DIRECTIVE: Output exactly the lines that run from the line containing "for item in" through the line containing "from typing import Sequence", with both ends included.

SUPPLIED DATA:

◇ ◇ ◇

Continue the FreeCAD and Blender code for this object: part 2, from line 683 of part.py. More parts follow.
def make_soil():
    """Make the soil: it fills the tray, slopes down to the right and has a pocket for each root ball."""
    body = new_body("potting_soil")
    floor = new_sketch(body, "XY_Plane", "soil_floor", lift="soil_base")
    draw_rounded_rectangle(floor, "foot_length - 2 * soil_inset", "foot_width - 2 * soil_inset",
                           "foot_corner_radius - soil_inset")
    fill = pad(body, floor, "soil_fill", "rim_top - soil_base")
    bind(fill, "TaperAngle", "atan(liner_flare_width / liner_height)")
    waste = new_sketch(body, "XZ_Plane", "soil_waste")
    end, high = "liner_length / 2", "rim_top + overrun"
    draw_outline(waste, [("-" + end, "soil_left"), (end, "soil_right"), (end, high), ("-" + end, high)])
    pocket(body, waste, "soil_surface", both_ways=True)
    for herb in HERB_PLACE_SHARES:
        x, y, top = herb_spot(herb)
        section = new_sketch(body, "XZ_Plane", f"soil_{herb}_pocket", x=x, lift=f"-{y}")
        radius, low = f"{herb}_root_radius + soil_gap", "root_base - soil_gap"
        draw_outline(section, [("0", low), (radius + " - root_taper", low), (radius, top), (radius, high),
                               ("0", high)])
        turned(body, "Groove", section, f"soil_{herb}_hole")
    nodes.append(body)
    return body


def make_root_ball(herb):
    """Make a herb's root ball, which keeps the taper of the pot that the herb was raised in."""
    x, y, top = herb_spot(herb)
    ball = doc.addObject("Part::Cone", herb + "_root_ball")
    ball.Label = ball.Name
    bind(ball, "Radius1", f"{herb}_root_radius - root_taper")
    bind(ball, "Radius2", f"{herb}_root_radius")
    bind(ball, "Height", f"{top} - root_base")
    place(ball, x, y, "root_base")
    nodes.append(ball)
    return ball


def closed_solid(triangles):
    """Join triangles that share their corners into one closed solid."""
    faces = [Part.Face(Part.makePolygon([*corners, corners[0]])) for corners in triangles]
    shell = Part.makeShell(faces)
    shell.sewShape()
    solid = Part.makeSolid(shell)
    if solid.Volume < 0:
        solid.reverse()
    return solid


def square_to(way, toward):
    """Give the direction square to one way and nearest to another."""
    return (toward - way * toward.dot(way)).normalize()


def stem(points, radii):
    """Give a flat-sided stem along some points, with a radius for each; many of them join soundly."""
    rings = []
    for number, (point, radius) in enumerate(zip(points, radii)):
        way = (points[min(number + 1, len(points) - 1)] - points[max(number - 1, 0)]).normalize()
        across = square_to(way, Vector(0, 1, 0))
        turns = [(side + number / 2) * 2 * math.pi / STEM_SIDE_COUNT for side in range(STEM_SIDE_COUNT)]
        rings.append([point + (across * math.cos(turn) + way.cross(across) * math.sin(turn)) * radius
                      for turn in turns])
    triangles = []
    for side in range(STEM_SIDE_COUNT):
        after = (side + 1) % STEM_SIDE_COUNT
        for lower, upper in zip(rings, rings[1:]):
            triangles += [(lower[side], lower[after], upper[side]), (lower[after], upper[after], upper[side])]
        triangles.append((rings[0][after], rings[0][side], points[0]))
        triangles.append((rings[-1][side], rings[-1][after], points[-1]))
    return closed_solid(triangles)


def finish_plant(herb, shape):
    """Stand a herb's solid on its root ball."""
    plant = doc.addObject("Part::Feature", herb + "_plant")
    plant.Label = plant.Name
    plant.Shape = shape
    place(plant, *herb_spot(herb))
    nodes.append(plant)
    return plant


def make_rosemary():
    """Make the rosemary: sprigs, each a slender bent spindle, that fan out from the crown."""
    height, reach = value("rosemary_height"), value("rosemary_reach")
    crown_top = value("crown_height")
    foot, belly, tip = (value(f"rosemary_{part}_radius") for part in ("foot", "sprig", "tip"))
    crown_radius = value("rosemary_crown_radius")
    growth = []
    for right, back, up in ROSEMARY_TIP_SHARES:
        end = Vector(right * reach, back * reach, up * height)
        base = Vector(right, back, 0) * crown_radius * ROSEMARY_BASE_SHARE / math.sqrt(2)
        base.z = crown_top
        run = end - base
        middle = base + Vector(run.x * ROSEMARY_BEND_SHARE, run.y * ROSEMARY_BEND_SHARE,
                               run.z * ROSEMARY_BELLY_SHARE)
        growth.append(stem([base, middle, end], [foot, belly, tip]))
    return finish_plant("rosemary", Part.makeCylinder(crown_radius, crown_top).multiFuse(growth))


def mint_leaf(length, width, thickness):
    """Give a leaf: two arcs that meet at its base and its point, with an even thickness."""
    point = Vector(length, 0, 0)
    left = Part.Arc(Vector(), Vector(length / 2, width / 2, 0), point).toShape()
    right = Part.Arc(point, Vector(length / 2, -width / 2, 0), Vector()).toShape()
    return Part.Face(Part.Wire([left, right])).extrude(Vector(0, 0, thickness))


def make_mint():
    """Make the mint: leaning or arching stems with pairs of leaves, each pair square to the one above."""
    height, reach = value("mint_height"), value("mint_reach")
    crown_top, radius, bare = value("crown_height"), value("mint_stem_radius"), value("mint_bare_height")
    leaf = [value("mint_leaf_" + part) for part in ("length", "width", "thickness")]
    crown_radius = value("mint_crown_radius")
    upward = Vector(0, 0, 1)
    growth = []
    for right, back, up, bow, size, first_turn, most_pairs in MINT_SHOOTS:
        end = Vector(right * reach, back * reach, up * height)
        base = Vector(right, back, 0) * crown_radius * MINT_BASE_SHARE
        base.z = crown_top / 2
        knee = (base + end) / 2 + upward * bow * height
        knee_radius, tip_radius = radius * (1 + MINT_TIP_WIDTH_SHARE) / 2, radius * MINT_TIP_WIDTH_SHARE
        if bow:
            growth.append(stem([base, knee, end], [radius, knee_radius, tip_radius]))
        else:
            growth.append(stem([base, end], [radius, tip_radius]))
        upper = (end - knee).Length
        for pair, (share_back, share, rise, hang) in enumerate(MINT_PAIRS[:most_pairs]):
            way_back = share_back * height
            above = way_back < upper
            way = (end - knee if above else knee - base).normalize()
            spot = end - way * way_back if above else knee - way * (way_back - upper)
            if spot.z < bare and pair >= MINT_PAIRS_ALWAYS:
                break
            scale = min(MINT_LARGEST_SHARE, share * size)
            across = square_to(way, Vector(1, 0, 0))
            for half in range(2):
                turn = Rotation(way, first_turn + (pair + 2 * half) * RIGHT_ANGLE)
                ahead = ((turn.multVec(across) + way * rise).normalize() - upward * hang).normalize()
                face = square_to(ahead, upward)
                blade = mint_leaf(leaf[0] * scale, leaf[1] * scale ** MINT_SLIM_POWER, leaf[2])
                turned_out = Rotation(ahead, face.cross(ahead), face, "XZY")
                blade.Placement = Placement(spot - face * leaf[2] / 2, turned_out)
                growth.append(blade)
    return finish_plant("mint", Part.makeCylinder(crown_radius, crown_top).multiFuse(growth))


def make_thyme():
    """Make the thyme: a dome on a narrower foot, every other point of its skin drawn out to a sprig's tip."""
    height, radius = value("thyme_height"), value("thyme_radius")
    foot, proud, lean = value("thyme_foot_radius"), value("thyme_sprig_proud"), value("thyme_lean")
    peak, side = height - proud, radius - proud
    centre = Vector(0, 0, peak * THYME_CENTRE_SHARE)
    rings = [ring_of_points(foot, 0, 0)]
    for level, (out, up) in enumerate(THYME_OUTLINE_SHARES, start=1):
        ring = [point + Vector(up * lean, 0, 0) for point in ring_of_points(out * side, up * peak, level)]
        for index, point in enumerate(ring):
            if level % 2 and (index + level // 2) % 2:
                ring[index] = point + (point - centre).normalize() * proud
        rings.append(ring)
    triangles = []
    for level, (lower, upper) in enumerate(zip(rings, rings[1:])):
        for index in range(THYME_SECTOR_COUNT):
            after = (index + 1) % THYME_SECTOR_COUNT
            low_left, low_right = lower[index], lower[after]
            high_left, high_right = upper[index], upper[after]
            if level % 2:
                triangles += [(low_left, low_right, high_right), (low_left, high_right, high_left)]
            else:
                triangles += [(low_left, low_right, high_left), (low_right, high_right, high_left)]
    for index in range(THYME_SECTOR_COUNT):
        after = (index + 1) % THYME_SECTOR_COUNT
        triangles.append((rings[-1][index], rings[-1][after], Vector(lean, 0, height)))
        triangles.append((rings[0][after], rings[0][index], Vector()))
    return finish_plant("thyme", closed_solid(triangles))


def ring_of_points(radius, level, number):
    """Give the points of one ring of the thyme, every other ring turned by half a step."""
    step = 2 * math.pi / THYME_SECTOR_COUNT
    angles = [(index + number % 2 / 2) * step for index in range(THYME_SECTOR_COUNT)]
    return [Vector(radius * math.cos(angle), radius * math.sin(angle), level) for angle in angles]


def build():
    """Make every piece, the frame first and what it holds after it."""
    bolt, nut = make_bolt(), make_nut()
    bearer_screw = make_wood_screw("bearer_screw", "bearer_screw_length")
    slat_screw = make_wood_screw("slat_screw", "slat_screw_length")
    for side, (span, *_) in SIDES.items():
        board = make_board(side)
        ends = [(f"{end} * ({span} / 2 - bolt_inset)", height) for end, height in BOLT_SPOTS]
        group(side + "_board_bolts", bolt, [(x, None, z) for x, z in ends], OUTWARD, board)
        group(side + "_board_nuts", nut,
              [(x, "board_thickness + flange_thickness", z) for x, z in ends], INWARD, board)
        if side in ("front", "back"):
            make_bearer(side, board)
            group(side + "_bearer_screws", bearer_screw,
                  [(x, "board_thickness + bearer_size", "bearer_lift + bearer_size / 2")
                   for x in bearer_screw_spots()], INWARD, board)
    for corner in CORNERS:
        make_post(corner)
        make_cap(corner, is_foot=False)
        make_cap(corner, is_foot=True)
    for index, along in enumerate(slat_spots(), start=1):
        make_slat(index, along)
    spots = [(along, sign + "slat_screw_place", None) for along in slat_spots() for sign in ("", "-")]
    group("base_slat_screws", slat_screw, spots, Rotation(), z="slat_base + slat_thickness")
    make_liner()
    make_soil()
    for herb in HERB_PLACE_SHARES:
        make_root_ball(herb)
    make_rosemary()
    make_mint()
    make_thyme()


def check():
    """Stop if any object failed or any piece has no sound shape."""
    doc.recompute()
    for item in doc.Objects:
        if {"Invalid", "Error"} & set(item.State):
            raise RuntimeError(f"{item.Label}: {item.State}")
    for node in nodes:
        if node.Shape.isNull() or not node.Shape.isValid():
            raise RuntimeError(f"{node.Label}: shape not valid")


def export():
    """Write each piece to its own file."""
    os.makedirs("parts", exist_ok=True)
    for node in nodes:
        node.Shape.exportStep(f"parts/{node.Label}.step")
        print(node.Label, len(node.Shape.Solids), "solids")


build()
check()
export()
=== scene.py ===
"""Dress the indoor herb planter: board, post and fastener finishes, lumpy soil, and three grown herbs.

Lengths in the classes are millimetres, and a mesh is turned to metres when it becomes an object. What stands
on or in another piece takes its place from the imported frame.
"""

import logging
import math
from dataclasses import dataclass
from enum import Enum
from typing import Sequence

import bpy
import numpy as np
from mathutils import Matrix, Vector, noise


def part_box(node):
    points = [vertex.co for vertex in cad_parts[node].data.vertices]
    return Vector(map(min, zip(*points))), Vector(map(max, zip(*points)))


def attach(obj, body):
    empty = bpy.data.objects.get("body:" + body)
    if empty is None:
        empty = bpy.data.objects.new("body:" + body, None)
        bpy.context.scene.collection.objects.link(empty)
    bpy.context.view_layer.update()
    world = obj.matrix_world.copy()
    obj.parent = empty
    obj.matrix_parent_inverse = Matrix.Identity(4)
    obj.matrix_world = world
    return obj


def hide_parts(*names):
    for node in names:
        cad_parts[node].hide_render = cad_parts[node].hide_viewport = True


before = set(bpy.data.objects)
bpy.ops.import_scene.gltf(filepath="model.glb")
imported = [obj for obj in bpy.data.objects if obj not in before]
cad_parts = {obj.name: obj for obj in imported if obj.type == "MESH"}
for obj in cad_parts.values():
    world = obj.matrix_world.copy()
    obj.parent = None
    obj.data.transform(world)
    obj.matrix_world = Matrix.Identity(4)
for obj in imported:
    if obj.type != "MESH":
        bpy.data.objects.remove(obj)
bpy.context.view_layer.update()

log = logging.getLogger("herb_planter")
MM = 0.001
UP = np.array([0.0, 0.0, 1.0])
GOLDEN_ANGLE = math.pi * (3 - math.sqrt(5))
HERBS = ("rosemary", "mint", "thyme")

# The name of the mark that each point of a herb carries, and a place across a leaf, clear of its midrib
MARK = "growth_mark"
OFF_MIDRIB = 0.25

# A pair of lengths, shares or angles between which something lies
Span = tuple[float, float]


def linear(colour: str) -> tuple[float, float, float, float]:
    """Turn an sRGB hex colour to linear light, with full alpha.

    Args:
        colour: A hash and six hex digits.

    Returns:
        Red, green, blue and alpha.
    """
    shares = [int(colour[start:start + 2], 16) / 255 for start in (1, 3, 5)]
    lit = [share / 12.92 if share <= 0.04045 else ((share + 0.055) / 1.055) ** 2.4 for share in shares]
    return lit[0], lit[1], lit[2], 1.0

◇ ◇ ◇

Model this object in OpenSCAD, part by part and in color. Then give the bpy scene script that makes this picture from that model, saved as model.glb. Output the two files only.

◇ ◇ ◇

RESPONSE TO THIS EXERCISE:
    for item in doc.Objects:
        if {"Invalid", "Error"} & set(item.State):
            raise RuntimeError(f"{item.Label}: {item.State}")
    for node in nodes:
        if node.Shape.isNull() or not node.Shape.isValid():
            raise RuntimeError(f"{node.Label}: shape not valid")


def export():
    """Write each piece to its own file."""
    os.makedirs("parts", exist_ok=True)
    for node in nodes:
        node.Shape.exportStep(f"parts/{node.Label}.step")
        print(node.Label, len(node.Shape.Solids), "solids")


build()
check()
export()
=== scene.py ===
"""Dress the indoor herb planter: board, post and fastener finishes, lumpy soil, and three grown herbs.

Lengths in the classes are millimetres, and a mesh is turned to metres when it becomes an object. What stands
on or in another piece takes its place from the imported frame.
"""

import logging
import math
from dataclasses import dataclass
from enum import Enum
from typing import Sequence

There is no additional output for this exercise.